Guest post by Jessica Ferguson
I’m always looking for writing short cuts (ways to do something fast!) and inspiration. My productivity and creativity are inspired by interesting notebooks, and quotes from characters in favorite movies. Sometimes my husband is pretty inspiring. Today, I’m sharing three items that actually work for me.
1. Reporter’s Notebook
Here’s my stack of Portage Reporter’s Notebooks. Twelve to a pack goes a long way, 140 pages in each one. I fell in love with these little notebooks years ago when hubby attended a seminar and brought one home to me. Since then, I’ve ordered them from Amazon (12 for $20.99 at the time of this writing) and I use them in various ways because:
- They fit in every purse I have and even some jacket pockets.
- They tuck into my Bible without taking up a lot of room. They’re excellent to jot down sermon notes.
- My interview questions and gathering notes for articles is a breeze with these unobtrusive notebooks.
- I use them when I go to board meetings for the SWLA Book Festival, and when I peruse genealogy sites, collecting facts about my ancestry.
- I label individual notebooks for my specific projects.
These oddly shaped notebooks inspire me, along with their title: PROFESSIONAL REPORTER’S NOTEBOOK. The word professional has always been a favorite word, and something I strive to be. Too, these notebooks are convenient and I’m all about convenience.
I enjoy quotes from favorite movies. Sometimes they’re so wonderful and brilliant that I jot them in a notebook so I can always remember them. Many years ago I came across a plastic sign of a quote that encourages me not only in my writing but in my everyday life. “What we have here is a failure to communicate.” You recognize this quote, don’t you? The words of Cool Hand Luke make me remember the importance of communication in everything I write and all my relationships. If we don’t make ourselves understood, it’s poor writing, poor communication. We don’t want confused readers, friends, or family to misunderstand us, do we?
I try to remember that just because I understand what I’m saying doesn’t mean the reader does. I know the backstory—the reader doesn’t. The words of Cool Hand Luke remind me to strive for simplicity, clarity—to make every word count for my reader.

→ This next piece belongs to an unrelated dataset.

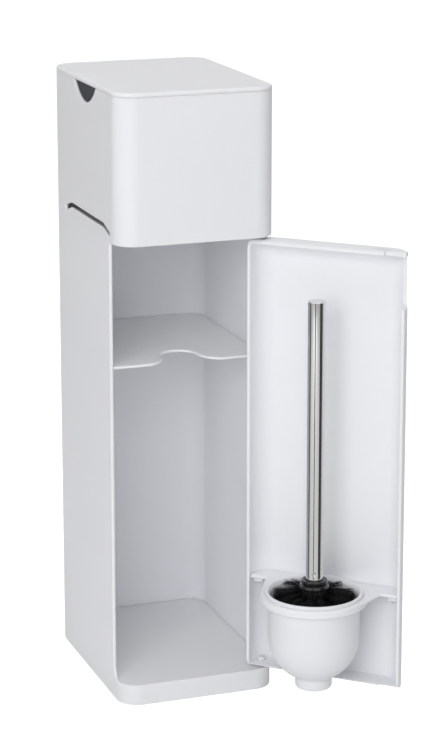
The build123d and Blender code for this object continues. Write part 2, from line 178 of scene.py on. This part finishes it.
class BristleSettings(bpy.types.PropertyGroup):
    """The brush head."""

    rows: bpy.props.IntProperty(name="Rows", description="Rings of tufts on the sleeve", default=21)
    tufts: bpy.props.IntProperty(name="Tufts", description="Tufts in a ring", default=15)
    strands: bpy.props.IntProperty(name="Strands", description="Strands in a tuft", default=27)
    splay: bpy.props.FloatProperty(name="Splay", description="How widely a tuft fans out, in radians", default=0.075)
    top_gap: bpy.props.FloatProperty(
        name="Top gap", description="From the top ring of tufts up to the head's highest tips", unit="LENGTH",
        default=0.0045,
    )
    root_radius: bpy.props.FloatProperty(
        name="Root radius", description="Where the strands start", unit="LENGTH", default=0.0126,
    )
    thickness: bpy.props.FloatProperty(
        name="Thickness", description="Diameter of a strand", unit="LENGTH", default=0.00042,
    )
    colour: bpy.props.FloatVectorProperty(
        name="Bristle colour", description="Colour of the nylon", subtype="COLOR", default=(0.004, 0.004, 0.0045),
    )
    seed: bpy.props.IntProperty(name="Seed", description="Start of the random draws", default=7)


# Small helpers for node trees


def new_group(name, inputs, outputs):
    """An empty shader group with float or colour sockets, and its input and output nodes."""
    group = bpy.data.node_groups.new(name, "ShaderNodeTree")
    for label, kind, value in inputs:
        socket = group.interface.new_socket(label, in_out="INPUT", socket_type=kind)
        socket.default_value = value
    for label, kind in outputs:
        group.interface.new_socket(label, in_out="OUTPUT", socket_type=kind)
    return group, group.nodes.new("NodeGroupInput"), group.nodes.new("NodeGroupOutput")


def noise(tree, vector, scale, detail=2.0, roughness=0.5):
    """A noise texture that reads a place on the surface."""
    node = tree.nodes.new("ShaderNodeTexNoise")
    node.inputs["Scale"].default_value = scale
    node.inputs["Detail"].default_value = detail
    node.inputs["Roughness"].default_value = roughness
    tree.links.new(vector, node.inputs["Vector"])
    return node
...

Where do you get your best ideas? I had a friend who wrote her books while traveling. While her friend drove to a conference, she’d prop her short legs on the dash of the car and pound away on her laptop. I’m the designated driver in my family so no leg-propping allowed, but I’ve collected many good ideas while sitting behind the wheel.
A couple of my stories have come in a flash with a beginning, middle and ending. Those are rare, but when it happens, my foot gets heavy on the gas pedal because of the adrenaline rush. Once, my husband, napping in the passenger seat, woke to find a reporter’s notebook on my thigh as I scribbled away with one eye on the road and the other on my story.
We all need a special place we can go for fresh ideas. Whether we’re flying through the backwoods of East Texas or standing in a hot shower, we should jot those thoughts down as soon as we can, so we won’t lose them. A professional reporter’s notebook is convenient, and remember, good communication is a life skill we—everyone!—should work to master.